Mr Malhotra displayed a $900 emerald and a $4,000 emerald side by side; the $ 900 one looked like lime Jell-O compared with the $4,000 one, which was a deep, glorious green, Nearby glittered a 10-carat, $12,000 tanzanite of the violet-blue color identified with Elizebeth Taylor's eyes, and a rare green garnet (most garnets are dark red) at $1,500 a carat. At Treasure of the Pirates you could pick up a $12,000 art deco diamond bracelet, 18 1/2 carats' worth of white diamonds, which the Pirates spokeswoman said would retail for $20,000.

Then too, you may never have seen an opalized gastropod, which is simply a snail shell that has taken on an opal crust through centuries of silt from inland seas in Australia. These shimmering snails and opalized plesiosaurus bones were part of the display in Dag Johnson's opal collection, Mr. Johnson is a blond Norwegian who at 16 struck off for South Australia and soon parlayed a $ 4.75 investment in an opal mine into millions. He exhibits a gorgeous hunk of green and blue opal known as the Queen of the Pacific, 30.89 carats' worth of splendor that is, he says, literally priceless; Queen Elizabeth II owns the other half of it.
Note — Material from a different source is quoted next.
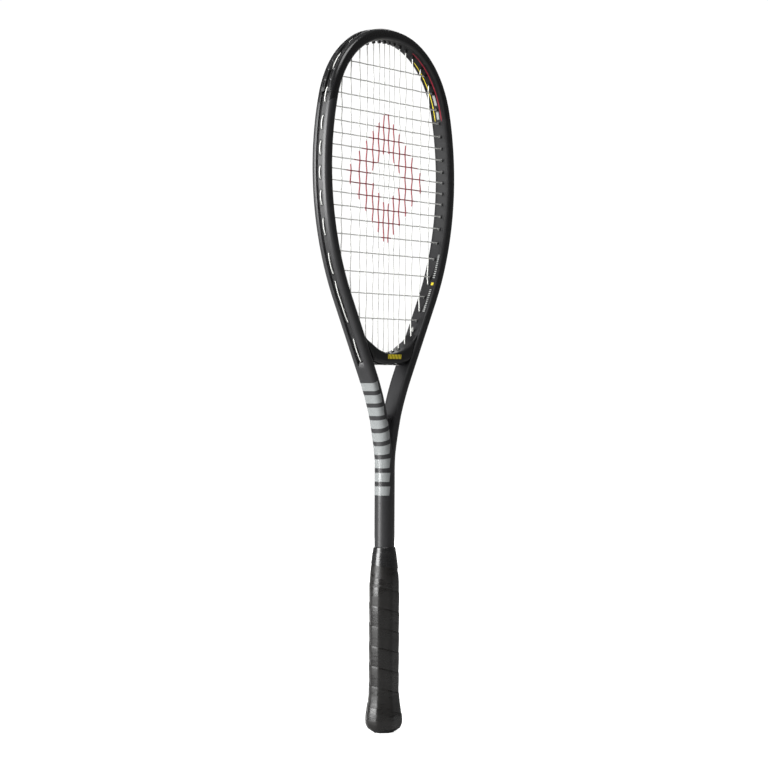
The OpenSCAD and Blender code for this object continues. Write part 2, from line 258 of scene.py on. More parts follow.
def along_where(test, low, high):
    """The distance along the hoop at which test changes from True to False, by halving."""
    for _ in range(40):
        middle = (low + high) / 2
        if test(middle):
            low = middle
        else:
            high = middle
    return (low + high) / 2


WIDEST = along_where(lambda a: hoop_at(a)[1] < 90, 0, HOOP_LEN)
ARM_TOTAL = HOOP_LEN + ARM_LEN


def top_hole(x):
    return along_where(lambda a: hoop_point(a, -HALF, 0).x < x, 0, WIDEST)


def low_hole(x):
    return along_where(lambda a: hoop_point(a, -HALF, 0).x > x, WIDEST, ARM_TOTAL)


def side_hole(z):
    return along_where(lambda a: hoop_point(a, -HALF, 0).z > z, 0, ARM_TOTAL)


def arm_inner_x(z):
    along = along_where(lambda a: hoop_point(a, -HALF, 0).z > z, WIDEST, ARM_TOTAL + 60)
    return hoop_point(along, -HALF, 0).x


REACH = arm_inner_x(BRIDGE_TOP) * math.cos(math.radians(ARM_LEAN))
BRIDGE_R = REACH / (1 - math.sin(math.radians(ARM_LEAN)))


def bridge_face(x):
    return BRIDGE_TOP + BRIDGE_R - math.sqrt(BRIDGE_R ** 2 - x * x)


# ---------------------------------------------------------------- materials

class Nodes:
    """Short names for the shader nodes that the materials are written with."""

    def __init__(self, name):
        self.material = bpy.data.materials.new(name)
        self.material.use_nodes = True
        self.tree = self.material.node_tree
        self.shader = self.tree.nodes["Principled BSDF"]

    def new(self, kind, **settings):
        node = self.tree.nodes.new(kind)
        for key, value in settings.items():
            setattr(node, key, value)
        return node

    def put(self, socket, value):
        if isinstance(value, bpy.types.NodeSocket):
            self.tree.links.new(value, socket)
        elif isinstance(value, (tuple, list)) and len(value) == 3 and socket.type == "RGBA":
            socket.default_value = (*value, 1)
        else:
            socket.default_value = value

    def math(self, operation, a, b=0.0, clamp=False):
        node = self.new("ShaderNodeMath", operation=operation, use_clamp=clamp)
        self.put(node.inputs[0], a)
        self.put(node.inputs[1], b)
        return node.outputs[0]

    def step(self, low, high, value):
        """0 below low, 1 above high, smooth between."""
        node = self.new("ShaderNodeMapRange", interpolation_type="SMOOTHSTEP")
        self.put(node.inputs["Value"], value)
        self.put(node.inputs["From Min"], low)
        self.put(node.inputs["From Max"], high)
        return node.outputs["Result"]

    def band(self, low, high, value, soft=0.25):
        """1 between low and high, 0 outside."""
        rise = self.step(low - soft, low + soft, value)
        fall = self.step(high - soft, high + soft, value)
        return self.math("SUBTRACT", rise, fall, clamp=True)

    def both(self, a, b):
        return self.math("MULTIPLY", a, b)

    def either(self, *masks):
        out = masks[0]
        for mask in masks[1:]:
            out = self.math("MAXIMUM", out, mask)
        return out

    def mix(self, mask, a, b):
        node = self.new("ShaderNodeMix", data_type="RGBA")
        self.put(node.inputs["Factor"], mask)
        self.put(node.inputs[6], a)
        self.put(node.inputs[7], b)
        return node.outputs[2]

    def ramp(self, mask, a, b):
        """A number that goes from a to b as mask goes from 0 to 1."""
        node = self.new("ShaderNodeMapRange")
        self.put(node.inputs["Value"], mask)
        self.put(node.inputs["To Min"], a)
        self.put(node.inputs["To Max"], b)
        return node.outputs["Result"]

    def in_mm(self, vector):
        """A vector in millimetres instead of metres: whole, and as its x, y and z."""
        scale = self.new("ShaderNodeVectorMath", operation="SCALE")
        self.put(scale.inputs[0], vector)
        scale.inputs["Scale"].default_value = 1 / MM
        split = self.new("ShaderNodeSeparateXYZ")
        self.put(split.inputs[0], scale.outputs[0])
        return scale.outputs[0], split.outputs

    def object_mm(self):
        """Object coordinates as x, y and z; the whole vector stays in self.place."""
        self.place, parts = self.in_mm(self.new("ShaderNodeTexCoord").outputs["Object"])
        return parts

    def uv_mm(self):
        """The two UV coordinates in millimetres."""
        parts = self.in_mm(self.new("ShaderNodeUVMap", uv_map="UVMap").outputs[0])[1]
        return parts[0], parts[1]

    def noise(self, vector, scale, detail=3.0, rough=0.5):
        node = self.new("ShaderNodeTexNoise")
        self.put(node.inputs["Vector"], vector)
        node.inputs["Scale"].default_value = scale
        node.inputs["Detail"].default_value = detail
        node.inputs["Roughness"].default_value = rough
        return node.outputs["Fac"]

    def bump(self, *heights):
        """Bumps from (height socket, distance in mm, strength), one over the other."""
        last = None
        for height, distance, strength in heights:
            node = self.new("ShaderNodeBump")
            node.inputs["Strength"].default_value = strength
            node.inputs["Distance"].default_value = distance * MM
            self.put(node.inputs["Height"], height)
            if last is not None:
                self.put(node.inputs["Normal"], last)
            last = node.outputs[0]
        self.put(self.shader.inputs["Normal"], last)

    def finish(self, color, roughness, metallic=0.0, specular=0.5, coat=0.0, coat_rough=0.1):
        inputs = self.shader.inputs
        self.put(inputs["Base Color"], color)
        self.put(inputs["Roughness"], roughness)
        inputs["Metallic"].default_value = metallic
        inputs["Specular IOR Level"].default_value = specular
        inputs["Coat Weight"].default_value = coat
        inputs["Coat Roughness"].default_value = coat_rough
        return self.material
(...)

''A good opal glows in the dark.'' said Johnson, dimming the lights on the Queen of the Pacific, which pulsed with color like the northern lights. The names trip off his tongue: blue jelly opal, precious honey opal, a $49,000 Andamooka opal.

Jean Ryan, of Ryan's Artistry in Gems, Yorba Linda, Calif., says she and her husband ''do 33 shows a year.'' criscrossing the country between trips to Germany and Brazil, meeting many of the same people at the Washington show, which is like a class reunion. The Ryans' piece de resistance is an enhydros with dragons, a piece of lavendr-gray agate carved into a dragon shape, with water trapped naturally between the dragons in the agete. At $10,000, it's the sort of collector's item that will help pay the costs of a trip like this: Travel fare plus $745 for a booth, in addition to hotel room and food bills.